Task requirements
Only the lines from the first one through the line with "return blade" should be printed, exactly as they appear.

Data for this exercise
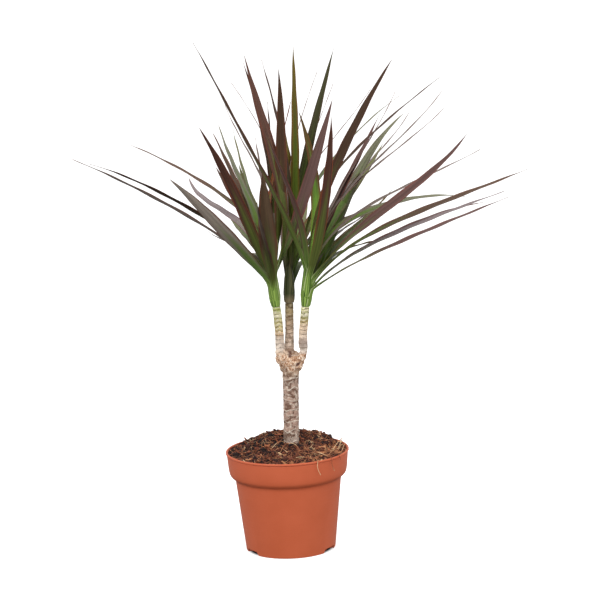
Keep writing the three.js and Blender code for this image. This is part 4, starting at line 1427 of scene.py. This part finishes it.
def unit_blade(settings):
    """A flat blade to be copied and bent: X from -1 to 1 across, Y from 0 to 1 along."""
    deselect()
    bpy.ops.mesh.primitive_grid_add(
        x_subdivisions=settings.strips, y_subdivisions=settings.steps, size=2,
    )
    blade = bpy.context.object
    blade.name = "unit_blade"
    bpy.ops.object.mode_set(mode="EDIT")
    bpy.ops.mesh.select_all(action="SELECT")
    bpy.ops.transform.resize(value=(1, 0.5, 1))
    bpy.ops.transform.translate(value=(0, 0.5, 0))
    bpy.ops.object.mode_set(mode="OBJECT")
    modify(blade, "SOLIDIFY", thickness=1, offset=0)
    choose(blade)
    bpy.ops.object.shade_smooth_by_angle(angle=math.radians(40))
    blade.data.uv_layers[0].name = "leaf"
    set_value(blade, "under", (points_of(blade)[:, 2] < 0).astype("f"))
    return blade


def bent(blade, root, leaf, shoot, clear, thickness):
    """Bends a copy of the flat blade along its leaf's line, its root wrapped round the shoot.

    A blade turns past upright, where a Curve modifier would flip it, so it is bent by formula.
    """
    line = leaf_line(root, leaf)
    stem, out, foot_height = shoot["stem"], shoot["out"], shoot["height"]
    sideways = stem.cross(out)
    reach = (leaf["tip"] - root).length
    rows = {}
    points = points_of(blade)
    for point in points:
        s, t, n = point
        t = min(1.0, max(0.0, t))
        key = round(t, 5)
        if key not in rows:
            rows[key] = (*line(t), leaf["width"] / 2 * width_share(t), fold_at(t))
        middle, across, above, half, fold = rows[key]
        # a soft fold, and a margin that waves a little
        stand = math.sqrt(s * s + FOLD_ROUND) - FOLD_SINK
        wave = WAVE_HEIGHT * math.sin(t * WAVE_PACE + leaf["width"] * 5 + s)
        wave *= abs(s) ** 3 * smooth(t * 4)
        thick = thickness * (1 - MARGIN_THINNER * s * s) * (1 - TIP_THINNER * t)
        place = middle + across * (s * half * math.cos(fold))
        place += above * (stand * half * math.sin(fold) + wave + n * thick)
        wrapped = 1 - smooth((t - SHEATH_HOLD) / SHEATH_END)
        if wrapped > 0:
            wrap = math.radians(lerp(*shoot["wrap"], smooth(t / SHEATH_END)))
            leaves_at = foot_height - SHEATH_DROP + SHEATH_END * reach * SHEATH_CLIMB
            up = lerp(SHEATH_FOOT, leaves_at, t / SHEATH_END)
            radius = shoot_radius(up) - SHEATH_SINK + clear - n * thick
            ring = out * math.cos(s * wrap) + sideways * math.sin(s * wrap)
            rise = shoot["foot"] + stem * up
            place = place.lerp(rise + ring * radius, wrapped)
        point[:] = place
    set_points(blade, points * MM)


def colour_leaf(piece, colouring, number):
    """Gives a leaf or a shoot what its material reads: its colouring, and a number of its own."""
    body, margin, heart, reach = colouring
    set_colour(piece, "blade", linear(body))
    set_colour(piece, "margin", linear(margin))
    set_colour(piece, "heart", (*linear(heart)[:3], reach))
    set_value(piece, "number", number)


def make_head(name, settings, material):
    """A head: its leaves, each bent from a copy of one flat blade, and the shoot they clasp."""
    head = HEADS[name]
    stem = Vector(head["lean"]).normalized()
    foot = Vector(head["foot"])
    leaves = leaves_of(name)
    master = unit_blade(settings)
    pieces = []
    for i, leaf in enumerate(leaves):
        share = i / (len(leaves) - 1)
        out = leaf["tip"] - foot
        out.z = 0
        out.normalize()
        height = FIRST_LEAF + LEAF_SPREAD * share
        shoot = {
            "foot": foot,
            "stem": stem,
            "out": (out - stem * out.dot(stem)).normalized(),
            "height": height,
            "wrap": SHEATH_WRAP[name],
        }
        root = foot + stem * height + out * ROOT_R
        blade = copied(master)
        bent(blade, root, leaf, shoot, lerp(*SHEATH_CLEAR, share), settings.thickness / MM)
        colour_leaf(blade, COLOURINGS[leaf["colouring"]], (i * LEAF_NUMBER_STEP) % 1)
        pieces.append(blade)
    bpy.data.objects.remove(master)
    core = make_shoot(head)
    colour_leaf(core, (SHOOT_BLADE, SHOOT_BLADE, SHOOT_GREEN[name], 1), 0.5)
    set_value(core, "under", 0)
    whole = joined([*pieces, core], f"leaves_{name}")
    set_value(whole, "fresh", YOUNG_GREEN[name])
    # how many millimetres each point is up the shoot's line from its foot
    set_value(whole, "climb", (points_of(whole) / MM - np.array(foot)) @ np.array(stem))
    hand_over(whole, material, f"head_{name}")


def make_shoot(head):
    """The green shoot that the leaves clasp: a cylinder on its line, swollen and tapered."""
    deselect()
    bpy.ops.mesh.primitive_cylinder_add(vertices=SHOOT_SIDES, radius=1, depth=1)
    shoot = bpy.context.object
    bpy.ops.object.mode_set(mode="EDIT")
    for i in range(1, SHOOT_RINGS):
        bpy.ops.mesh.select_all(action="SELECT")
        bpy.ops.mesh.bisect(plane_co=(0, 0, i / SHOOT_RINGS - 0.5), plane_no=(0, 0, 1))
    bpy.ops.object.mode_set(mode="OBJECT")
    shoot.data.uv_layers[0].name = "leaf"
    for corner in shoot.data.uv_layers[0].data:
        corner.uv.y *= SHOOT_ALONG
    foot = Vector(head["foot"])
    stem = Vector(head["lean"]).normalized()
    turn = UP.rotation_difference(stem).to_matrix()
    points = points_of(shoot)
    for point in points:
        height = (point[2] + 0.5) * SHOOT_LENGTH
        share = lerp(CORE_FOOT_SHARE, CORE_SHARE, smooth(height / CORE_FOOT))
        radius = shoot_radius(height) * share
        point[:] = turn @ Vector((point[0] * radius, point[1] * radius, height)) + foot
    set_points(shoot, points * MM)
    choose(shoot)
    bpy.ops.object.shade_smooth_by_angle(angle=math.radians(50))
    return shoot


# ---- Stage ----

CAMERA_AT = (0, -2.2, 0.646)
CAMERA_PITCH = 10.31
CAMERA_YAW = 0.47
CAMERA_ROLL = 2.2
CAMERA_LENS = 138.9
SENSOR = 36

# The soft boxes: the place, the share of the key light's power, and the side.
LIGHTS = {
    "key": ((-1.1, -1.9, 1.7), 1, 1.2),
    "fill": ((1.6, -1.5, 0.9), 0.5, 1.4),
    "top": ((0.1, 0.3, 2.0), 0.33, 1.6),
}
LIGHTS_AIM = (0, 0, 0.25)
TENT_DIM = 0.12  # the tent's brightness from below
PAPER_GLOW = 0.55
PAPER_SHADOW_R = 40  # the paper is painted black, a painted shadow, this near the middle of the pot's foot


def make_camera():
    """The camera, turned by its pitch, yaw and roll, looking along +Y."""
    pitch, yaw, roll = (math.radians(a) for a in (CAMERA_PITCH, CAMERA_YAW, CAMERA_ROLL))
    ahead = Vector((
        math.sin(yaw) * math.cos(pitch), math.cos(yaw) * math.cos(pitch), -math.sin(pitch),
    ))
    level = Vector((math.cos(yaw), -math.sin(yaw), 0))
    upright = level.cross(ahead)
    right = level * math.cos(roll) - upright * math.sin(roll)
    up = level * math.sin(roll) + upright * math.cos(roll)
    lens = bpy.data.cameras.new("camera")
    lens.lens = CAMERA_LENS
    lens.sensor_width = SENSOR
    lens.clip_end = 100
    camera = new_object("camera", lens)
    turn = Matrix((right, up, -ahead)).transposed().to_4x4()
    camera.matrix_world = Matrix.Translation(CAMERA_AT) @ turn
    bpy.context.scene.camera = camera


def make_light(name, place, power, side):
    """A square soft box that looks at the middle of the plant."""
    lamp = bpy.data.lights.new(name, "AREA")
    lamp.energy = power
    lamp.shape = "SQUARE"
    lamp.size = side
    light = new_object(name, lamp)
    turn = (Vector(LIGHTS_AIM) - Vector(place)).to_track_quat("-Z", "Y")
    light.matrix_world = Matrix.Translation(place) @ turn.to_matrix().to_4x4()


def white_sweep():
    """Matt white paper, lit so evenly that it has almost no shade of its own, with a painted
    shadow under the pot's foot.
    """
    material, tree, shader = blank("white_sweep")
    place = node(tree, "ShaderNodeTexCoord").outputs["Object"]
    tooth = node(tree, "ShaderNodeTexNoise", {"Vector": place, "Scale": 400, "Detail": 2})
    tint = node(tree, "ShaderNodeMapRange", {0: tooth, 1: 0, 2: 1, 3: 0.84, 4: 0.88})
    shade = node(tree, "ShaderNodeCombineColor", {0: tint, 1: tint, 2: tint})
    # under the pot's foot the paper is painted black, a painted shadow, and its glow dies there
    far = node(tree, "ShaderNodeVectorMath", {0: place}, operation="LENGTH")
    outside_shadow = node(tree, "ShaderNodeMapRange",
                    {0: far, 1: PAPER_SHADOW_R * MM, 2: POT_FOOT_R * MM, 3: 0.0, 4: 1.0})
    paper = node(tree, "ShaderNodeVectorMath", {0: shade, "Scale": outside_shadow}, operation="SCALE")
    glow = node(tree, "ShaderNodeMath", {0: outside_shadow, 1: PAPER_GLOW}, operation="MULTIPLY")
    wire(tree, shader, {
        "Base Color": paper,
        "Roughness": 0.9,
        "Emission Color": (1, 1, 1, 1),
        "Emission Strength": glow,
    })
    return material


def make_stage(settings):
    """The studio: a white tent, a paper floor, three soft boxes and the camera."""
    scene = bpy.context.scene
    scene.view_settings.view_transform = "Standard"
    world = bpy.data.worlds.new("studio")
    world.use_nodes = True
    tree = world.node_tree
    direction = node(tree, "ShaderNodeTexCoord").outputs["Generated"]
    height = node(tree, "ShaderNodeSeparateXYZ", {0: direction}).outputs["Z"]
    # the tent is bright all round and dim from below
    glow = node(tree, "ShaderNodeMapRange",
                {0: height, 1: -0.5, 2: -0.05, 3: TENT_DIM, 4: settings.tent_light})
    wire(tree, tree.nodes["Background"], {0: (1, 1, 1, 1), 1: glow})
    scene.world = world
    deselect()
    bpy.ops.mesh.primitive_plane_add(size=settings.floor)
    floor = bpy.context.object
    floor.name = "floor"
    floor.data.materials.append(white_sweep())
    floor.visible_diffuse = False
    floor.visible_glossy = False
    for name, (place, share, side) in LIGHTS.items():
        make_light(name, place, settings.key_light * share, side)
    make_camera()


# ---- Operators ----


class PLANT_OT_pot(bpy.types.Operator):
    """Model the nursery pot"""

    bl_idname = "plant.pot"
    bl_label = "Pot"

    def execute(self, context):
        make_pot(context.scene.plant_pot)
        return {"FINISHED"}


class PLANT_OT_soil(bpy.types.Operator):
    """Model the root ball with its loose crumbs, chips and fibres"""

    bl_idname = "plant.soil"
    bl_label = "Root ball"

    def execute(self, context):
        settings = context.scene.plant_soil
        make_soil_bed()
        make_crumbs(settings)
        make_chips(settings)
        make_fibres(settings)
        return {"FINISHED"}


class PLANT_OT_trunk(bpy.types.Operator):
    """Model the stump, the knob and the canes as one woody piece"""

    bl_idname = "plant.trunk"
    bl_label = "Stump and canes"

    def execute(self, context):
        make_trunk(context.scene.plant_trunk)
        return {"FINISHED"}


class PLANT_OT_leaves(bpy.types.Operator):
    """Model the three leafy heads"""

    bl_idname = "plant.leaves"
    bl_label = "Leafy heads"

    def execute(self, context):
        material = dracaena_leaf()
        for name in HEADS:
            make_head(name, context.scene.plant_leaves, material)
        return {"FINISHED"}


class PLANT_OT_stage(bpy.types.Operator):
    """Set up the floor, the lights and the camera"""

    bl_idname = "plant.stage"
    bl_label = "Stage"

    def execute(self, context):
        make_stage(context.scene.plant_stage)
        return {"FINISHED"}


class PLANT_PT_panel(bpy.types.Panel):
    bl_label = "Dracaena"
    bl_space_type = "VIEW_3D"
    bl_region_type = "UI"
    bl_category = "Plant"

    def draw(self, context):
        for name, settings, operator in STEPS:
            box = self.layout.box()
            for key in settings.__annotations__:
                box.prop(getattr(context.scene, name), key)
            box.operator(operator.bl_idname)


# The steps in their order: where the scene keeps a step's settings, their class, the operator.
STEPS = [
    ("plant_stage", StageSettings, PLANT_OT_stage),
    ("plant_pot", PotSettings, PLANT_OT_pot),
    ("plant_soil", SoilSettings, PLANT_OT_soil),
    ("plant_trunk", TrunkSettings, PLANT_OT_trunk),
    ("plant_leaves", LeafSettings, PLANT_OT_leaves),
]


def register():
    for name, settings, operator in STEPS:
        bpy.utils.register_class(settings)
        bpy.utils.register_class(operator)
        setattr(bpy.types.Scene, name, bpy.props.PointerProperty(type=settings))
    bpy.utils.register_class(PLANT_PT_panel)


def unregister():
    bpy.utils.unregister_class(PLANT_PT_panel)
    for name, settings, operator in reversed(STEPS):
        delattr(bpy.types.Scene, name)
        bpy.utils.unregister_class(operator)
        bpy.utils.unregister_class(settings)


def main():
    register()
    bpy.ops.plant.stage()
    bpy.ops.plant.pot()
    bpy.ops.plant.soil()
    bpy.ops.plant.trunk()
    bpy.ops.plant.leaves()


if __name__ == "__main__":
    main()
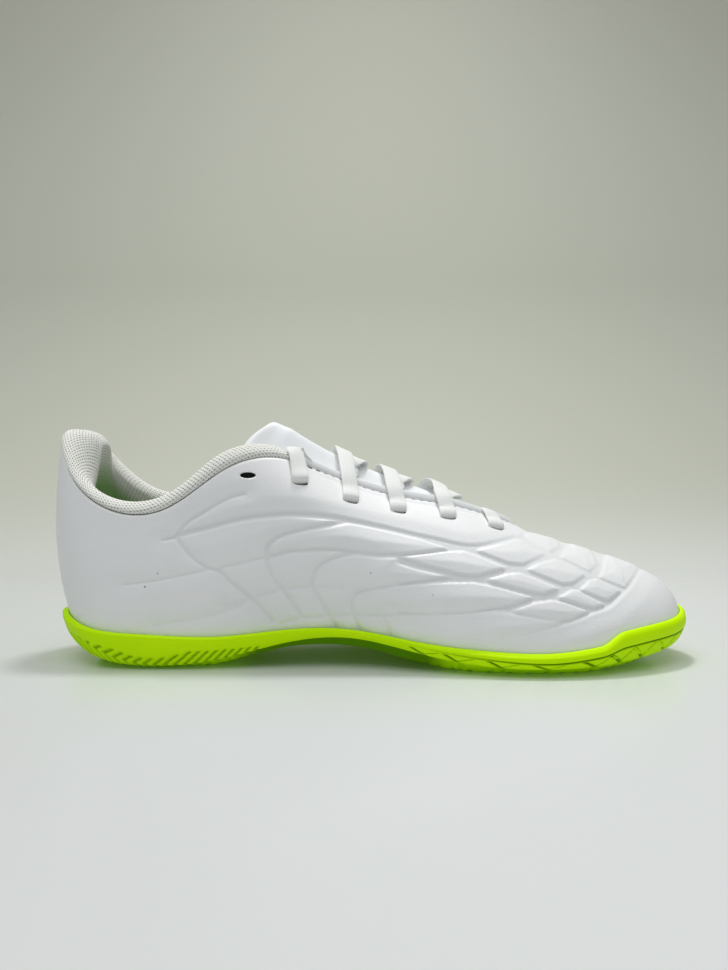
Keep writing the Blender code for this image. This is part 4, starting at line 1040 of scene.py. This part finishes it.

Answer for this exercise
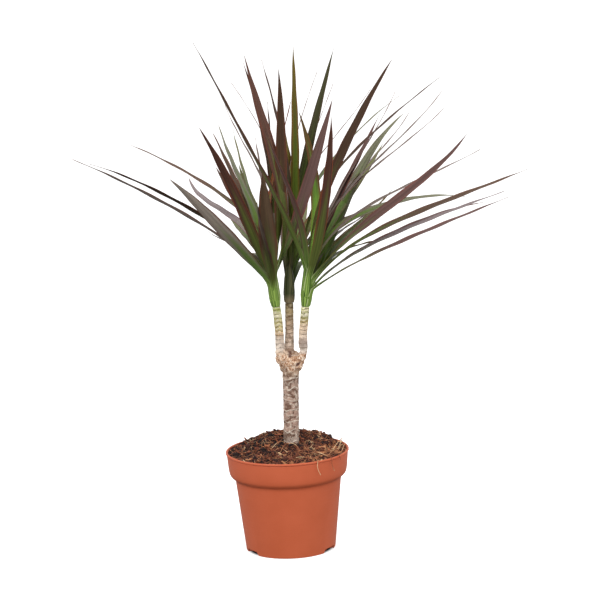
Keep writing the three.js and Blender code for this image. This is part 4, starting at line 1427 of scene.py. This part finishes it.
def unit_blade(settings):
    """A flat blade to be copied and bent: X from -1 to 1 across, Y from 0 to 1 along."""
    deselect()
    bpy.ops.mesh.primitive_grid_add(
        x_subdivisions=settings.strips, y_subdivisions=settings.steps, size=2,
    )
    blade = bpy.context.object
    blade.name = "unit_blade"
    bpy.ops.object.mode_set(mode="EDIT")
    bpy.ops.mesh.select_all(action="SELECT")
    bpy.ops.transform.resize(value=(1, 0.5, 1))
    bpy.ops.transform.translate(value=(0, 0.5, 0))
    bpy.ops.object.mode_set(mode="OBJECT")
    modify(blade, "SOLIDIFY", thickness=1, offset=0)
    choose(blade)
    bpy.ops.object.shade_smooth_by_angle(angle=math.radians(40))
    blade.data.uv_layers[0].name = "leaf"
    set_value(blade, "under", (points_of(blade)[:, 2] < 0).astype("f"))
    return blade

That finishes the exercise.